Usually it could be even faster than memcmp, for example if we implement something like this, if pa is known at compile time.

        match len {
            1 => *(pa as *const u8) == *(pb as *const u8),
            2 => *(pa as *const u16) == *(pb as *const u16),
            3 => {
                *(pa as *const u16) == *(pb as *const u16) &&
                *(pa.offset(2) as *const u8) == *(pb.offset(2) as *const u8)
            }
            4 => *(pa as *const u32) == *(pb as *const u32),
            5 => {
                *(pa as *const u32) == *(pb as *const u32) &&
                *(pa.offset(4) as *const u8) == *(pb.offset(4) as *const u8)
            }
            6 => {
                *(pa as *const u32) == *(pb as *const u32) &&
                *(pa.offset(4) as *const u16) == *(pb.offset(4) as *const u16)
            }
            7 => {
                *(pa as *const u32) == *(pb as *const u32) &&
                *(pa.offset(4) as *const u16) == *(pb.offset(4) as *const u16) &&
                *(pa.offset(6) as *const u8) == *(pb.offset(6) as *const u8)
            }
            8 => *(pa as *const u64) == *(pb as *const u64),
            9 => {
                *(pa as *const u64) == *(pb as *const u64) &&
                *(pa.offset(8) as *const u8) == *(pb.offset(8) as *const u8)
            }
            10 => {
                *(pa as *const u64) == *(pb as *const u64) &&
                *(pa.offset(8) as *const u16) == *(pb.offset(8) as *const u16)
            }
            11 => {
                *(pa as *const u64) == *(pb as *const u64) &&
                *(pa.offset(8) as *const u16) == *(pb.offset(8) as *const u16) &&
                *(pa.offset(10) as *const u8) == *(pb.offset(10) as *const u8)
            }
            12 => {
                *(pa as *const u64) == *(pb as *const u64) &&
                *(pa.offset(8) as *const u32) == *(pb.offset(8) as *const u32)
            }
            13 => {
                *(pa as *const u64) == *(pb as *const u64) &&
                *(pa.offset(8) as *const u32) == *(pb.offset(8) as *const u32) &&
                *(pa.offset(12) as *const u8) == *(pb.offset(12) as *const u8)
            }
            14 => {
                *(pa as *const u64) == *(pb as *const u64) &&
                *(pa.offset(8) as *const u32) == *(pb.offset(8) as *const u32) &&
                *(pa.offset(12) as *const u16) == *(pb.offset(12) as *const u16)
            }
            15 => {
                *(pa as *const u64) == *(pb as *const u64) &&
                *(pa.offset(8) as *const u32) == *(pb.offset(8) as *const u32) &&
                *(pa.offset(12) as *const u16) == *(pb.offset(12) as *const u16) &&
                *(pa.offset(14) as *const u8) == *(pb.offset(14) as *const u8)
            }
            16 => {
                *(pa as *const u64) == *(pb as *const u64) &&
                *(pa.offset(8) as *const u64) == *(pb.offset(8) as *const u64)
            }
            _ => memcmp(pa, pb, len) == 0,
        }

This could automatically be implemented for arrays up to a specific size, with some offsets and a mixture of casts. What I want to say is that comparing casted u64 values in c is much faster than the memcmp.
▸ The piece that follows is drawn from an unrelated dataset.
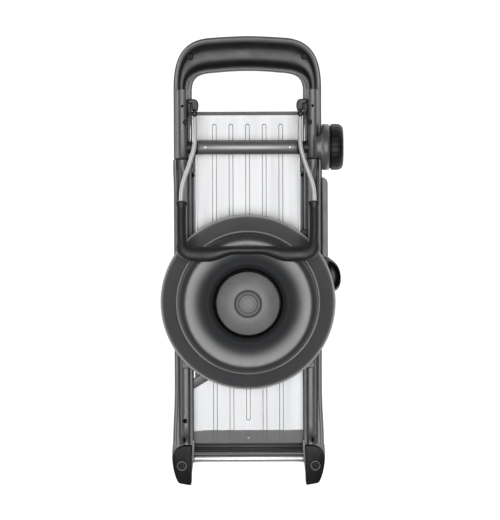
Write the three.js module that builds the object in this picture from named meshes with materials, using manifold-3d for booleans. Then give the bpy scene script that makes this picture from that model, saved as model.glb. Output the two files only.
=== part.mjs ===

This discussion seems to be related to 16913 and also this crate.


#2

You seem to be assuming this is only about byte slices? Plus those cast tricks will only work on little-endian systems. Where that applies, I expect that memcmp probably does do something like word-at-a-time comparisons anyway, although that couldn’t get optimized like an inlined version might.


#3

It uses memcmp for equality checking nowadays but it has the problem that for short enough slices, it’s faster to just use an inline comparison instead of calling memcmp, so it can still be tuned.

One path would be to make memcmp a compiler intrinsic and depending on solution, maybe that can be enough to help it emit better code, especially for short input special cases.


#5

There is the lang item str_eq, which the compiler uses for byte array comparisons. So optimizations in that function would be what you’re looking for, right?


#6

Instersting, but when I change the tag macro of nom (slice compare) to a native call to memcmp the benchmark drops from 350 to 250ns/iter.


#7

LLVM may have special optimizations for memcmp when it knows enough?


#8

I dont think so. What we could do is to create a macro, which optimized the comparison traits here which my provided approach from the first post. What do you think?


#9

That’s a valid improvement in my opinion. @bluss suggestion seems to be the right thing long term though.


#10

Really? I am not sure if an intrinsic really fits here, what does the @compiler_subteam (@nikomatsakis) thinks?


#11

Users shouldn’t have to rely on libc for memcmp in my opinion. We already have the equivalents to memcpy and memmove.


#12

I think it seems like a good idea to implement and profile on a variety of code bases. If it helps nom significantly, it’s probably a good idea IMO. (The intrinsic thing is really to solve the dependency problem like arthurprs mentions.)

Notes on the code:

  • all those & are thankfully redundant
  • to be portable, pointer reads must be aligned, and *(pa as *const u16) is only ok if pa is well aligned for u16 and so on. You could have two separate implementations, one for arches where you know unaligned loads are fine, and one for the others.